CatStarESP4 10-20-2003 12:23 PM

What they did was totally inexcusable. I agree with ztabchbum when she said to get their advisor involved. I also agree with Peaches-n-Cream when she said your chapter president should talk to their chapter's president. You have every right to demand an apology.


http://www.handykult.de/plaudersmilies.de/madgo.gif

honeychile 11-15-2003 08:22 PM

Bumping this because I'd really like to know the outcome.

Did the guys come through, or do you need some really good ideas for revenge? ;)

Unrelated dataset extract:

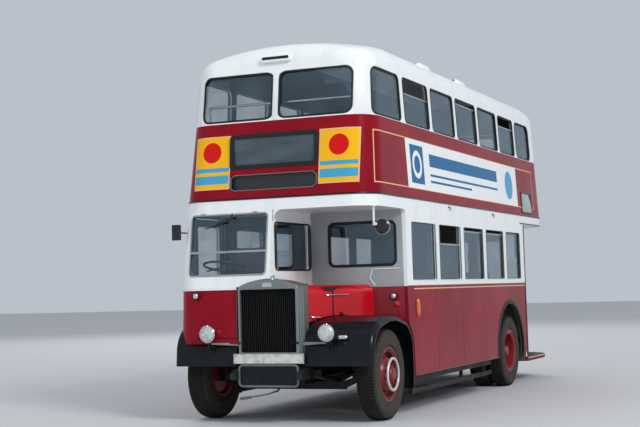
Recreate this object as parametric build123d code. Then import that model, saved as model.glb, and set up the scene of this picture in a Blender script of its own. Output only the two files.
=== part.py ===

FAUNikki 11-17-2003 02:05 PM

Their social chair had an emergency apendectomy. (He had his apendix removed) and they apologized profusely.
We invited them to an event but it was the evening of their formal so they wrote us an apology letter explaining that they were very sorry they could not attend.
But they dont have a problem with us apparently. We sit next to them at football games, but another sorority sits ontop of them. We all mingle though.... So everything is all good!

madmax 11-17-2003 02:36 PM

Quote:

Originally posted by FAUNikki
Their social chair had an emergency apendectomy. (He had his apendix removed) and they apologized profusely.
We invited them to an event but it was the evening of their formal so they wrote us an apology letter explaining that they were very sorry they could not attend.
But they dont have a problem with us apparently. We sit next to them at football games, but another sorority sits ontop of them. We all mingle though.... So everything is all good!

Are you sure they were telling you the truth about the apendectomy? Before the mixer even took place their social called to say some of their members had to leave early for the concert. Their next excuse was they had the days mixed up and they thought the mixer was on Sat vs Friday. Now they are telling you about the apendectomy. When you tried to reschedule they told you they were busy with a formal. I'm a little skeptical.